Repeat the listing in full, exactly as it stands.

## START Information shown

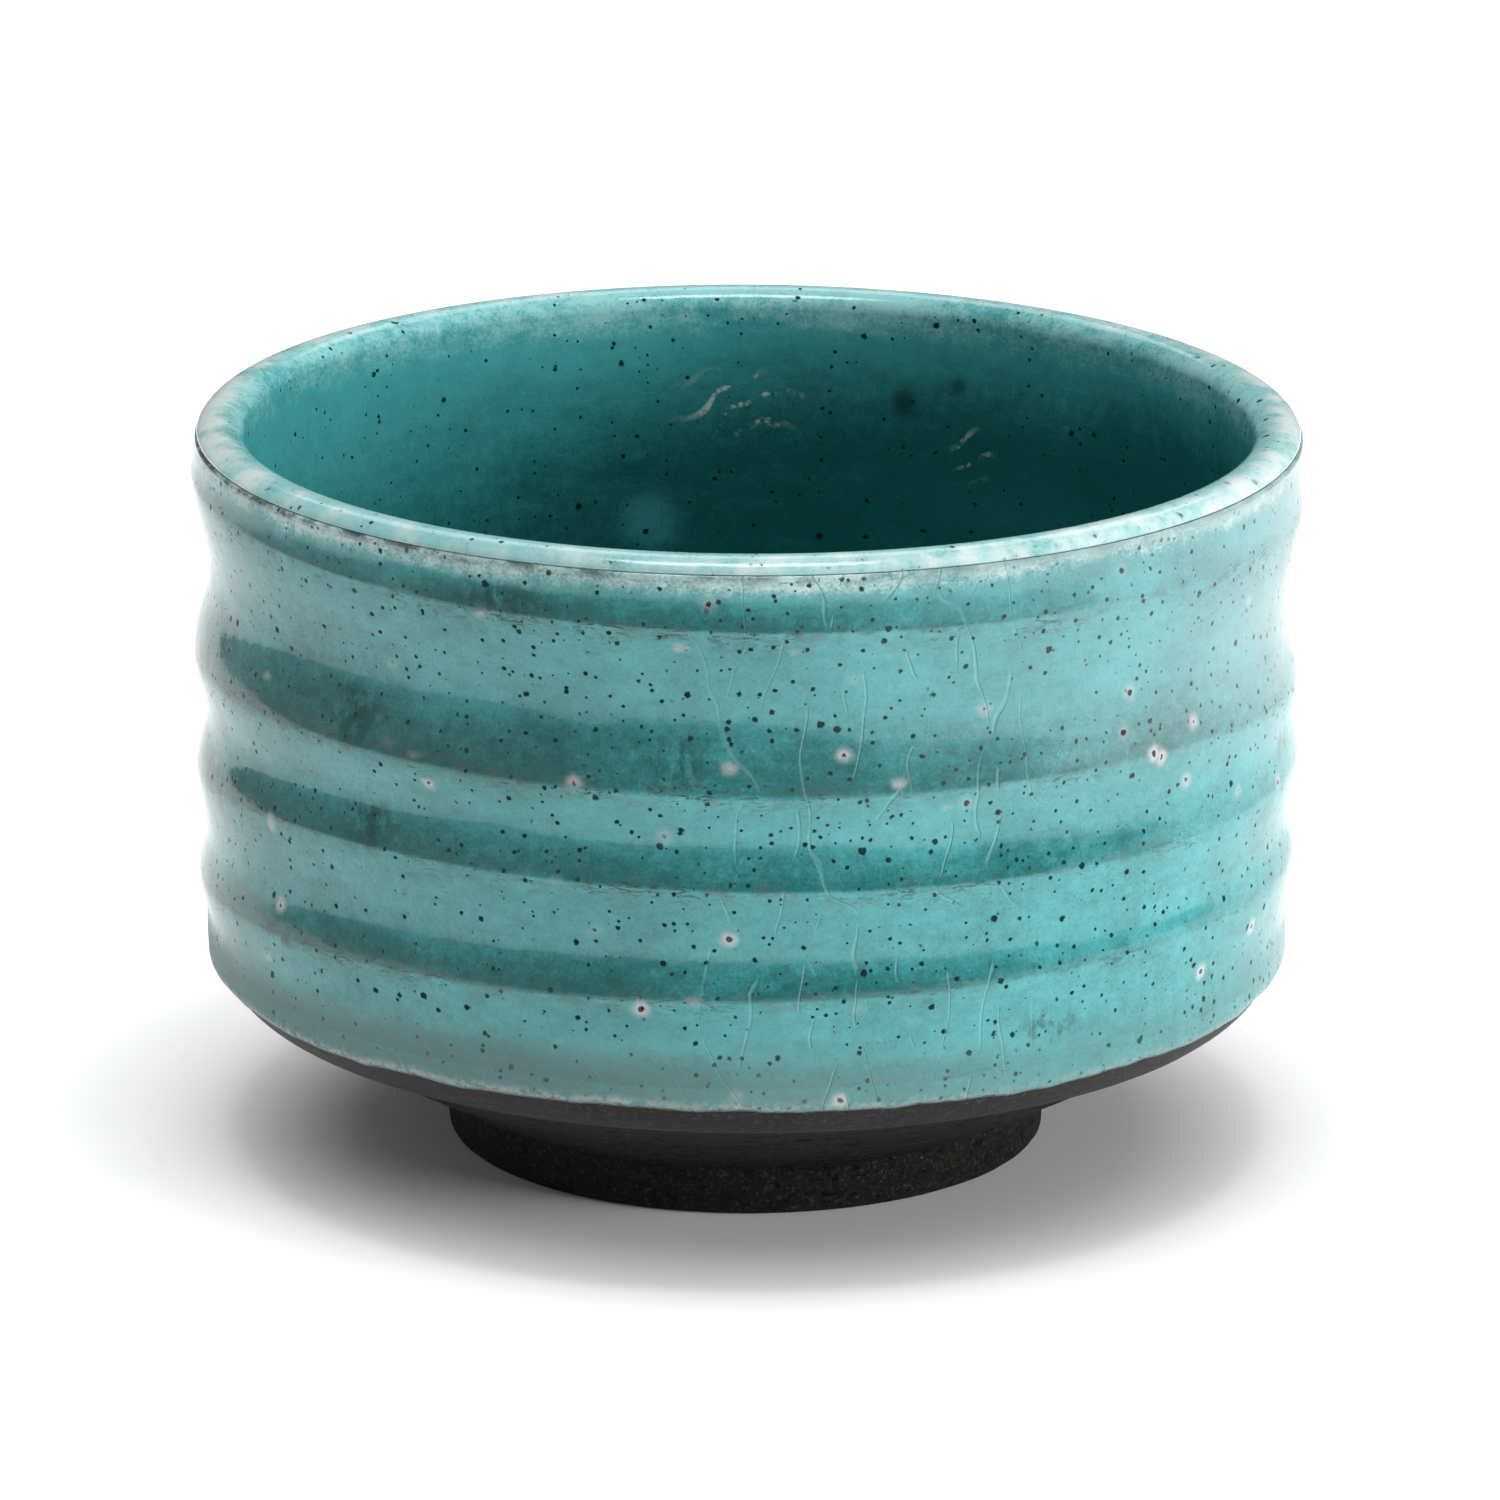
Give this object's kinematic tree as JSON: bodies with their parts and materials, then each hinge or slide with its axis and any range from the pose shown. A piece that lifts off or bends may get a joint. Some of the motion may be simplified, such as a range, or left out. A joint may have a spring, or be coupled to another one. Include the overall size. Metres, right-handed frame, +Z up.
{
  "type": "matcha bowl",
  "caption": "Straight-sided thrown stoneware tea bowl with soft throwing rings, a rounded lip and a low foot ring, glazed inside and out down to a bare clay underside.",
  "frame": {"origin": "centre of the foot ring's resting face, on the table", "axes": "+Z up along the bowl's turning axis; the bowl is round, so +X and +Y are any two level directions"},
  "size_m": [0.12, 0.12, 0.08],
  "materials": {
    "stoneware": "matte dark brown-black fired clay, smooth at the corner and rough with pale grog where it was trimmed",
    "outer_glaze": "glossy turquoise glaze, deep teal where it pools in the grooves and milky where it runs thin, with iron specks, pinholes and fine craze lines",
    "inner_glaze": "glossy deep teal glaze, smooth, paler where it thins over the lip"
  },
  "bodies": {
    "root": {"clay_body": "stoneware", "foot_ring": "stoneware", "outer_glaze": "outer_glaze", "inner_glaze": "inner_glaze"}
  },
  "joints": []
}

## END Information shown

Correct output:
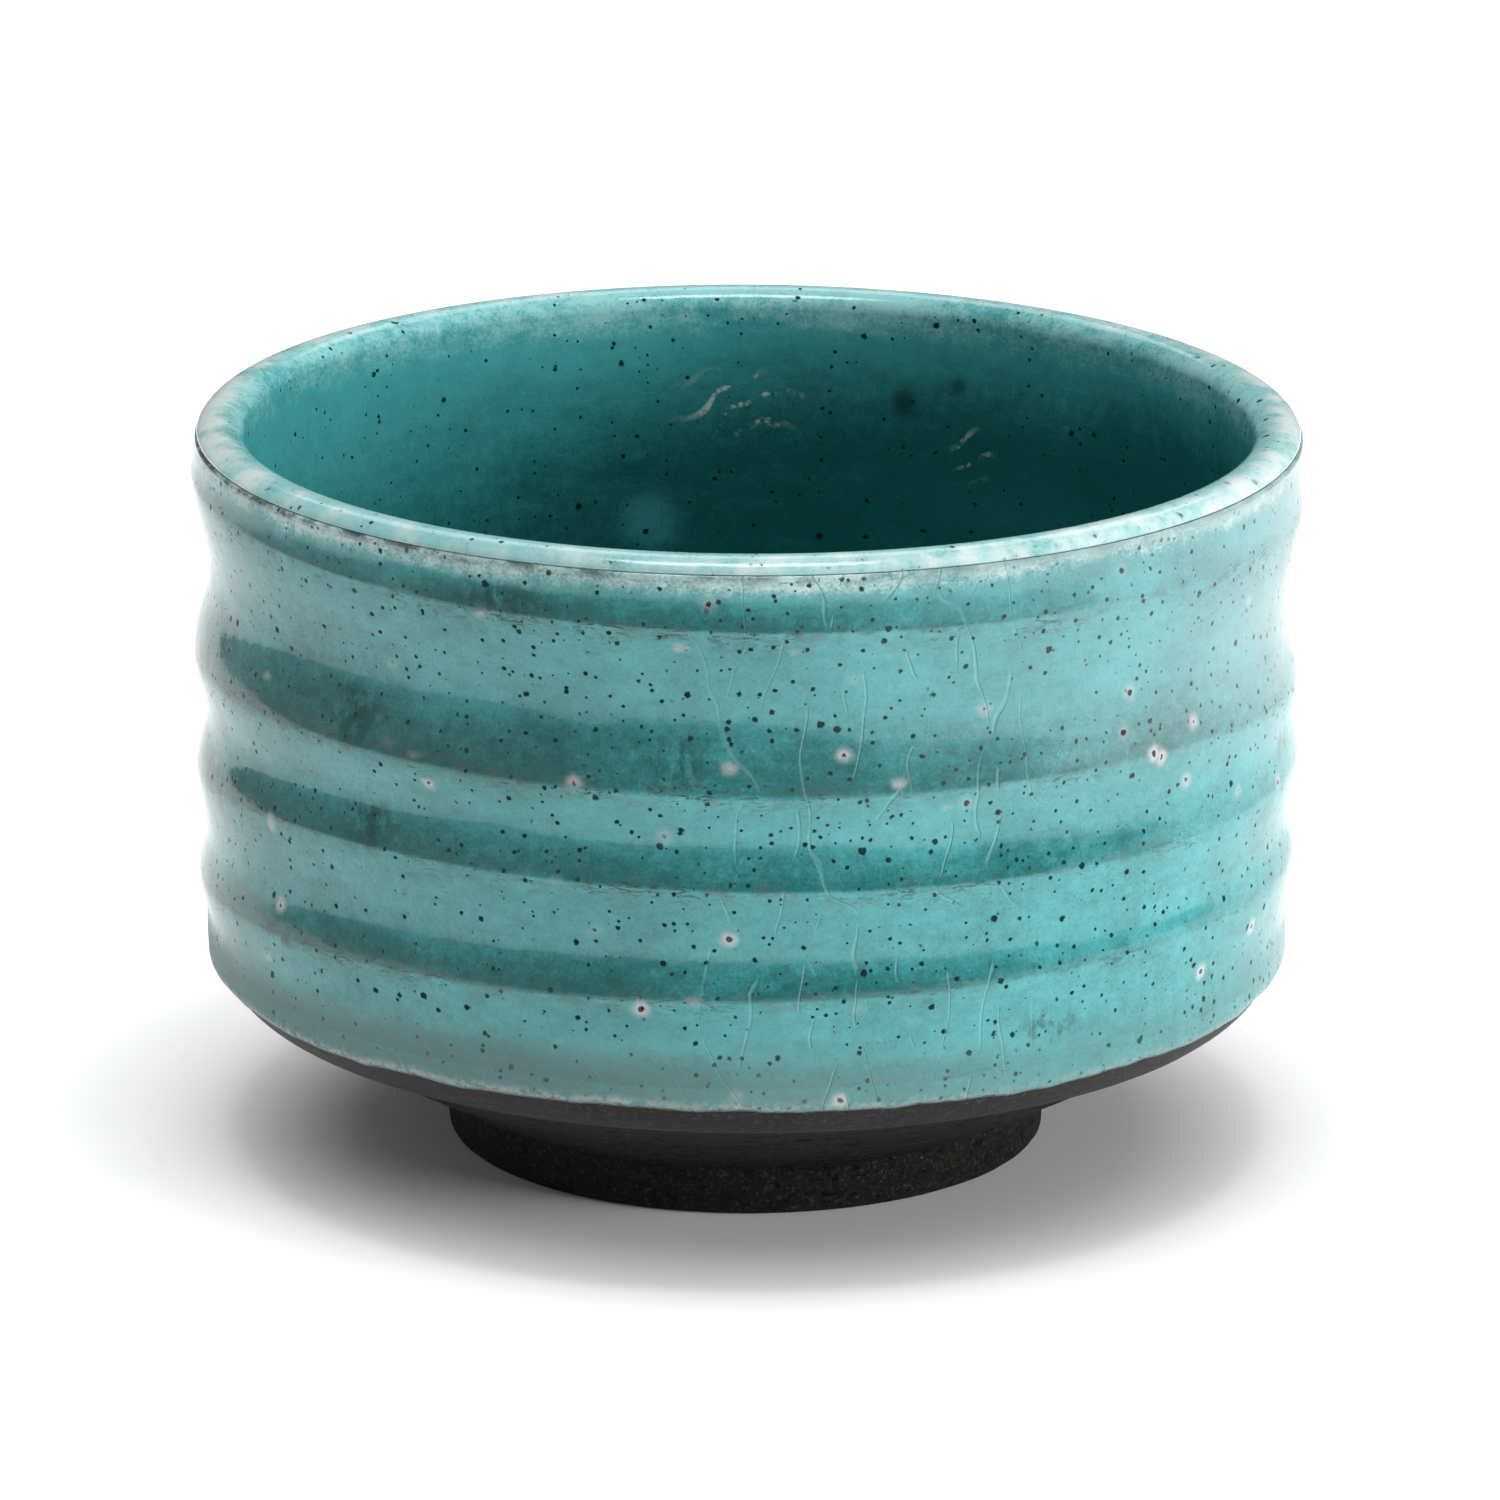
Give this object's kinematic tree as JSON: bodies with their parts and materials, then each hinge or slide with its axis and any range from the pose shown. A piece that lifts off or bends may get a joint. Some of the motion may be simplified, such as a range, or left out. A joint may have a spring, or be coupled to another one. Include the overall size. Metres, right-handed frame, +Z up.
{
  "type": "matcha bowl",
  "caption": "Straight-sided thrown stoneware tea bowl with soft throwing rings, a rounded lip and a low foot ring, glazed inside and out down to a bare clay underside.",
  "frame": {"origin": "centre of the foot ring's resting face, on the table", "axes": "+Z up along the bowl's turning axis; the bowl is round, so +X and +Y are any two level directions"},
  "size_m": [0.12, 0.12, 0.08],
  "materials": {
    "stoneware": "matte dark brown-black fired clay, smooth at the corner and rough with pale grog where it was trimmed",
    "outer_glaze": "glossy turquoise glaze, deep teal where it pools in the grooves and milky where it runs thin, with iron specks, pinholes and fine craze lines",
    "inner_glaze": "glossy deep teal glaze, smooth, paler where it thins over the lip"
  },
  "bodies": {
    "root": {"clay_body": "stoneware", "foot_ring": "stoneware", "outer_glaze": "outer_glaze", "inner_glaze": "inner_glaze"}
  },
  "joints": []
}